Thanks CS...we had a great cruise in the Meditarranean and saw 7 countries and went first class the whole way. (UNPrecedented)
VERY NICE...
M: 57 H: 60 M: 35 yrs S30,D28,D19 H off to Alaska 2006 Recon 7/07- 8/08 *2016* X = "ALASKA 2.0" GROUND HOG DAY I File D 10/16 OW DIV 2/26/2018 X marries OW 5/2016
If it is TRUE forgiveness, why are you so eager to tell her?
Do you expect something from it? From her?
I think you do expect something from it, Johnnie. B/c everything you've said or done....was with expectation. I know, you try to cover it with some other explanation, but deep down you hope it will cause a positive reaction in her. That's one reason you won't stop believing that words will fix this broken R and we keep telling you to hush.

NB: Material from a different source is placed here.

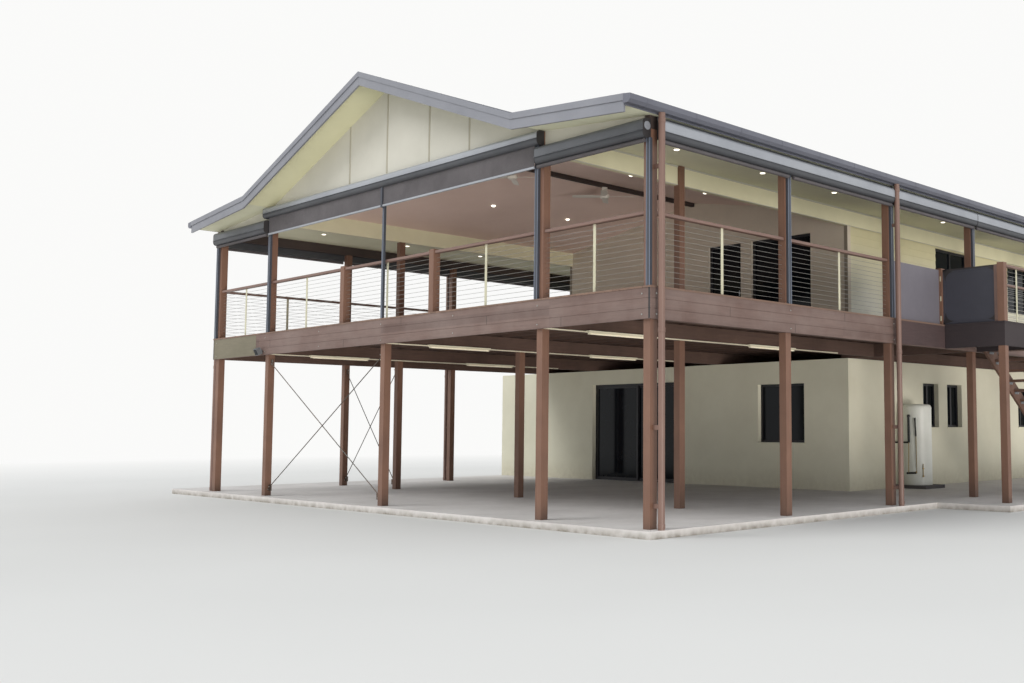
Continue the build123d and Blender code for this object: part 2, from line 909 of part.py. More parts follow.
def mesh_blind(x0, x1, y):
    """Mesh let down to its bottom bar."""
    top = main_box_base()
    base = top - mesh_drop
    cloth = block(x0, x1, y - mesh_t / 2, y + mesh_t / 2, base + bar_d, top)
    return cloth + block(x0, x1, y - bar_d / 2, y + bar_d / 2, base, base + bar_d)


def blind_screens():
    """Two mesh blinds let down a little over the middle bays, and the rolled blinds elsewhere."""
    y = front_y - half_post - box_out / 2
    half = roll_w / 2
    inner = mid_guide_w / 2 + blind_gap
    pieces = both_sides([mesh_blind(inner, half_span - half_post, y)])
    z = side_box_base()
    x0 = half_span + 2 * blind_gap
    x1 = outer_x + outer_guide_out - guide_w / 2 - blind_gap
    pieces += both_sides([block(x0, x1, y - half, y + half, z - roll_drop, z)])
    x = outer_x + half_post + box_out / 2
    reach = box_end + blind_gap
    for a, b in zip(rows[:open_bays + 1], rows[1:]):
        pieces += both_sides([block(x - half, x + half, a + reach, b - reach, z - roll_drop, z)])
    return pieces


def blind_guides():
    """Upright channels on the posts' outer faces that the blinds run in, and one between two blinds."""
    y1 = front_y - half_post
    y0 = y1 - guide_t
    half = guide_w / 2
    middle = mid_guide_w / 2
    inner, outer = half_span - inner_guide_in, outer_x + outer_guide_out
    sides = [block(inner - half, inner + half, y0, y1, deck_z, main_box_base()),
             block(outer - half, outer + half, y0, y1, deck_z, side_box_base())]
    x0, x1 = outer_x + half_post, outer_x + half_post + guide_t
    sides += [block(x0, x1, rows[i] - half, rows[i] + half, deck_z, side_box_base()) for i in flank_rows]
    return [block(-middle, middle, y0, y1, deck_z, main_box_base())] + both_sides(sides)


# Doors and windows

def frame_y(x0, x1, z0, z1, y, bars=1):
    """Window frame in a wall that faces Y, with upright bars."""
    frame = block(x0, x1, y, y + frame_d, z0, z1)
    width = (x1 - x0 - frame_w) / (bars + 1)
    for i in range(bars + 1):
        a = x0 + frame_w + width * i
        frame -= block(a, a + width - frame_w, y - 1, y + frame_d + 1, z0 + frame_w, z1 - frame_w)
    return frame


def frame_x(y0, y1, z0, z1, x, bars=1):
    """Window frame in a wall that faces X, with upright bars."""
    frame = block(x, x + frame_d, y0, y1, z0, z1)
    width = (y1 - y0 - frame_w) / (bars + 1)
    for i in range(bars + 1):
        a = y0 + frame_w + width * i
        frame -= block(x - 1, x + frame_d + 1, a, a + width - frame_w, z0 + frame_w, z1 - frame_w)
    return frame


def lights_y(x0, x1, z0, z1, y, bars=1):
    """Glass of such a frame, one pane for each light."""
    width = (x1 - x0 - frame_w) / (bars + 1)
    mid = y + frame_d / 2
    panes = []
    for i in range(bars + 1):
        a = x0 + frame_w + width * i
        panes.append(block(a, a + width - frame_w, mid - glass_t / 2, mid + glass_t / 2, z0 + frame_w, z1 - frame_w))
    return panes


def lights_x(y0, y1, z0, z1, x, bars=1):
    width = (y1 - y0 - frame_w) / (bars + 1)
    mid = x + frame_d / 2
    panes = []
    for i in range(bars + 1):
        a = y0 + frame_w + width * i
        panes.append(block(mid - glass_t / 2, mid + glass_t / 2, a, a + width - frame_w, z0 + frame_w, z1 - frame_w))
    return panes


def windows():
    """Every window and fixed door: facing direction, its sizes, place in the wall and bars."""
    found = []
    low, high = floor_z + lower_window_z[0], floor_z + lower_window_z[1]
    found.append(("y", *lower_window_x, low, high, room_y + reveal, 1))
    for y in narrow_ys:
        z0, z1 = floor_z + narrow_z[0], floor_z + narrow_z[1]
        found.append(("x", y, y + narrow_w, z0, z1, wall_x - reveal - frame_d, 1))
        found.append(("x", y, y + narrow_w, z0, z1, wall_left_x + reveal, 1))
    half = rear_window_w / 2
    for x in rear_windows:
        found.append(("y", x - half, x + half, low, high, wall_end_y - reveal - frame_d, 1))
    back = upper_y + upper_wall_t - frame_d
    head = deck_z + upper_door_head
    for x0, x1 in upper_door_xs:
        found.append(("y", x0, x1, deck_z, head, back, int(x1 - x0 >= double_w)))
    for x in (core_x - upper_wall_t, -core_x + upper_wall_t - frame_d):
        found.append(("x", *upper_side_door_y, deck_z, head, x, 1))
        found.append(("x", *upper_side_window_y, *upper_window_levels(), x, 1))
    for x in rear_windows:
        found.append(("y", x - half, x + half, *upper_window_levels(), wall_end_y - upper_wall_t, 1))
    return found


def window_frames():
    make = {"x": frame_x, "y": frame_y}
    return [make[kind](*sizes) for kind, *sizes in windows()]


def window_glass():
    make = {"x": lights_x, "y": lights_y}
    return [pane for kind, *sizes in windows() for pane in make[kind](*sizes)]


def door_leaf(x0, x1, y, z0, z1):
    """Glazed leaf: frame and glass in one piece."""
    rim = block(x0, x1, y, y + joist_w - leaf_gap, z0, z1)
    inset = frame_w
    rim -= block(x0 + inset, x1 - inset, y - 1, y + joist_w, z0 + inset, z1 - inset)
    mid = y + (joist_w - leaf_gap) / 2
    glass = block(x0 + inset, x1 - inset, mid - glass_t / 2, mid + glass_t / 2, z0 + inset, z1 - inset)
    return rim + glass


def runners(x0, x1, y, top):
    """Two small wheel housings under the sliding leaf, down to the sill."""
    depth = joist_w - leaf_gap
    places = (x0 + runner_in, x1 - runner_in - runner_w)
    return [block(x, x + runner_w, y + depth / 4, y + depth * 3 / 4, top - leaf_gap + seat_gap, top)
            for x in places]


def sliding_door():
    """Outer frame with a fixed leaf on the left, and the leaf that slides behind it."""
    x0, x1 = door_x
    z0, z1 = floor_z, floor_z + door_head
    y = room_y + reveal
    depth = 2 * joist_w
    outer = block(x0, x1, y, y + depth, z0, z1)
    outer -= block(x0 + frame_w, x1 - frame_w, y - 1, y + depth + 1, z0 + rail_d / 2, z1 - frame_w)
    middle = (x0 + x1) / 2
    lap_x = frame_w / 2
    fixed = door_leaf(x0 + frame_w, middle + lap_x, y, z0 + rail_d / 2, z1 - frame_w)
    a, b = middle - lap_x, x1 - frame_w - leaf_gap
    leaf_base = z0 + rail_d / 2 + leaf_gap
    leaf = door_leaf(a, b, y + joist_w, leaf_base, z1 - frame_w - leaf_gap)
    for runner in runners(a, b, y + joist_w, leaf_base):
        leaf += runner
    return [outer + fixed], [leaf]


# Fans and services

def fan_mount(y):
    """Canopy and rod under the ridge beam, down to the motor."""
    top = ridge_beam_base()
    canopy = Pos(0, y, top - canopy_h / 2) * Cylinder(canopy_r, canopy_h)
    rod = Pos(0, y, top - fan_drop / 2) * Cylinder(rod_r, fan_drop)
    cup = Pos(0, y, top - fan_drop + cup_h / 2) * Cylinder(cup_r, cup_h)
    return canopy + rod + cup


def fan_rotor(y):
    """Hub with four twisted blades, and the short shaft it hangs by."""
    seat = ridge_beam_base() - fan_drop
    top = seat - fan_gap
    hub = Pos(0, y, top - hub_h / 2) * Cylinder(hub_r, hub_h)
    hub = fillet(hub.edges().filter_by(GeomType.CIRCLE).sort_by(Axis.Z)[:1], hub_round)
    hub += Pos(0, y, (top + seat - seat_gap) / 2) * Cylinder(rod_r, fan_gap - seat_gap)
    blade = Pos((blade_root + fan_r) / 2, 0, 0) * Rot(blade_twist, 0, 0) * Box(fan_r - blade_root, blade_w, blade_t)
    for i in range(fan_blades):
        hub += Pos(0, y, top - hub_h / 2) * Rot(0, 0, blade_start + 360 / fan_blades * i) * blade
    return hub


def batten_lights():
    """Battens with a tube below, each on the side of a bearer."""
    pieces = []
    for line in (-half_span, 0, half_span):
        x = line + bearer_w / 2 + light_w / 2
        for start in light_starts:
            y0 = front_y + start
            y1 = y0 + light_l
            base = block(x - light_w / 2, x + light_w / 2, y0, y1, bearer_base, bearer_base + light_d / 2)
            tube = block(x - light_w / 4, x + light_w / 4, y0 + light_end, y1 - light_end,
                         bearer_base - light_d / 2, bearer_base)
            pieces.append(base + tube)
    return pieces


def floodlight():
    """Small lamp head on the front fascia beside the inner post."""
    x = -half_span - half_post - lamp_off
    y = front_y - fascia_out
    z = bearer_base + bearer_d / 3
    half = lamp_stem / 2
    stem = block(x - half, x + half, y - lamp_arm, y, z - half, z + half)
    head = Pos(x, y - lamp_arm - lamp_head[1] / 2, z - lamp_drop) * Rot(lamp_tilt, 0, 0) * Box(*lamp_head)
    return [stem + head]


def hot_water_unit():
    """Upright storage tank with a domed top on a square plinth."""
    x = wall_x + tank_gap + tank_r
    plinth = block(x - tank_r - tank_gap, x - tank_r - tank_gap + plinth_side, tank_y - plinth_side / 2,
                   tank_y + plinth_side / 2, floor_z, floor_z + plinth_h)
    tank = Pos(x, tank_y, floor_z + plinth_h + tank_h / 2) * Cylinder(tank_r, tank_h)
    tank = fillet(tank.edges().filter_by(GeomType.CIRCLE).sort_by(Axis.Z)[-1:], tank_round)
    return [plinth], [tank]


def main():
    os.makedirs("parts", exist_ok=True)
    save("floor_slab", floor_slab())
    save("lower_posts", lower_posts())
    save("brace_rods", brace_rods())
    save("deck_bearers", deck_bearers())
    save("deck_joists", deck_joists())
    save("deck_floor", deck_floor())
    save("deck_fascia", deck_fascia())
    save("upper_posts", upper_posts())
    save("newel_posts", newel_posts())
    save("front_balustrade", front_balustrade())
    save("side_balustrades", left_balustrade() + right_balustrade())
    save("rear_balustrade", rear_balustrade())
    save("side_screen", side_screen())
    save("landing_screen", landing_screen())
    save("landing", landing())
    save("stair_stringers", stair_stringers())
    save("stair_treads", stair_treads())
    save("stair_balustrade", stair_balustrade())
    left, right, lintel = lower_front_walls()
    save("lower_front_wall_left", [left])
    save("lower_front_wall_right", [right])
    save("lower_door_lintel", [lintel])
    save("lower_side_walls", lower_side_wall(wall_x - lower_wall_t) + lower_side_wall(wall_left_x))
    save("lower_rear_wall", lower_rear_wall())
    save("upper_front_wall", upper_front_wall())
    save("upper_side_walls", upper_side_walls())
    save("upper_rear_wall", upper_rear_wall())
    save("front_gable_wall", front_gable_wall())
    save("eave_beams", eave_beams())
    save("gable_lintels", gable_lintels())
    save("ceiling_bulkheads", ceiling_bulkheads())
    save("ridge_beam", ridge_beam())
    save("room_ceiling", room_ceiling())
    save("veranda_soffits", veranda_soffits())
    save("gable_soffits", gable_soffits())
    save("rafters", rafters())
    save("ridge_board", ridge_board())
    save("roof_sheets_main", roof_sheets_main())
    save("roof_sheets_veranda", roof_sheets_veranda())
    save("ridge_cap", ridge_cap())
    save("barge_boards", barge_boards())
    save("gutters", gutters())
    save("downpipes", downpipes())
    save("blind_boxes", blind_boxes())
    save("blind_screens", blind_screens())
    save("blind_guides", blind_guides())
    save("window_frames", window_frames())
    save("window_glass", window_glass())
    frame, leaf = sliding_door()
    save("sliding_door_frame", frame)
    save("sliding_door_leaf", leaf)
    save("fan_mounts", [fan_mount(y) for y in fan_rows])
    save("front_fan", [fan_rotor(fan_rows[0])])
    save("rear_fan", [fan_rotor(fan_rows[1])])
    save("batten_lights", batten_lights())
    save("floodlight", floodlight())
    plinth, tank = hot_water_unit()
    save("tank_plinth", plinth)
    save("hot_water_tank", tank)


main()
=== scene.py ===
import math
import random

import bmesh
import bpy
from mathutils import Matrix, Vector


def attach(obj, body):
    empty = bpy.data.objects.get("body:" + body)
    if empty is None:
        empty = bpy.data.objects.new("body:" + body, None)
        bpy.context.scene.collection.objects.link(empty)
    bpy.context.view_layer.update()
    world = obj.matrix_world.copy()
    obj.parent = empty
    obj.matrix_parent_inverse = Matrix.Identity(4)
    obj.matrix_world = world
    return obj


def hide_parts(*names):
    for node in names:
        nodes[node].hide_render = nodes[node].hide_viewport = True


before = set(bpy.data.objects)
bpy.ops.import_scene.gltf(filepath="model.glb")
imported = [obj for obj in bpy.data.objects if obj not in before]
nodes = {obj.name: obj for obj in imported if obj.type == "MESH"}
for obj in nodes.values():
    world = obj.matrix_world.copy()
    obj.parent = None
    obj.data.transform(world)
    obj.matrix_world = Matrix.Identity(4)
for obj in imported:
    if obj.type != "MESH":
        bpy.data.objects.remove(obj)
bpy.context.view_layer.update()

# Sizes of the house, in metres, as the frame has them
house = {
    "halfSpan": 4.09,  # ridge line to the inner posts, where the roof's pitch breaks
    "outer": 6.245,  # ridge line to the outer posts
    "coreX": 4.11,  # outside of the upper rooms
    "upperY": -0.9,
    "frontY": -8.571,  # first row of posts
    "bay": 2.857,
    "bays": 6,
    "halfPost": 0.0625,
    "floorZ": 0.1,
    "deckZ": 3.23,
    "fasciaX": 6.3525,  # faces of the boards round the deck
    "fasciaY": 8.6785,
    "breakZ": 5.8185,
    "mainPitch": 20.4,
    "verandaPitch": 5.0,
    "roofDepth": 0.14,
    "ceilingRise": 0.7,
    "bulkhead": 0.09,
    "landingX": 7.45,
    "landingY": -1.095,
}
rows = [house["frontY"] + house["bay"] * i for i in range(house["bays"] + 1)]


def roofTop(x):
    x = abs(x)
    inner = min(x, house["halfSpan"])
    z = house["breakZ"] + (house["halfSpan"] - inner) * math.tan(math.radians(house["mainPitch"]))
    return z - (x - inner) * math.tan(math.radians(house["verandaPitch"]))


def soffitZ(x):
    return roofTop(x) - house["roofDepth"]


def ceilingZ(x):
    # Underside of the raked ceiling of the open room
    share = 1 - abs(x) / (house["coreX"] - house["bulkhead"])
    return soffitZ(house["coreX"]) + house["ceilingRise"] * share


# Node helpers

def fill(tree, made, inputs):
    # Each input takes a link or a plain value
    for key, value in inputs.items():
        if isinstance(value, bpy.types.NodeSocket):
            tree.links.new(value, made.inputs[key])
        else:
            made.inputs[key].default_value = value
    return made


def put(tree, kind, inputs=None, **settings):
    made = tree.nodes.new(kind)
    for key, value in settings.items():
        setattr(made, key, value)
    return fill(tree, made, inputs or {})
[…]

Do not tell her you've forgiven her! Does it matter that a WAW is telling you this? DO NOT TELL HER YOU FORGIVE HER! It will not have the results you wish for if you tell her without her asking for it.
I did not ask my H for forgiveness and I doubt your W will either. I did ask him if he would ever trust me again. Well, guess what my H said? Yes, he would trust me...b/c that was who is was and he could not live any other way.
Forgiveness is based upon YOU, not the sinner. It's not based on whether she deserves it, wants it, or works for it. It is based upon who you are in your heart, and if YOU will forgive her or not.
It is not about what you feel should work in your M. It is about doing the work that gets the right results. Do what works!
BTW, when I said don't tell her until she "asks" for forgiveness......that doesn't mean you can't forgive her in your heart, okay? Just don't tell her b/c it will be a huge mistake right now. I know you don't understand why, but just trust me on this.
It is not about what you feel should work in your M. It is about doing the work that gets the right results. Do what works!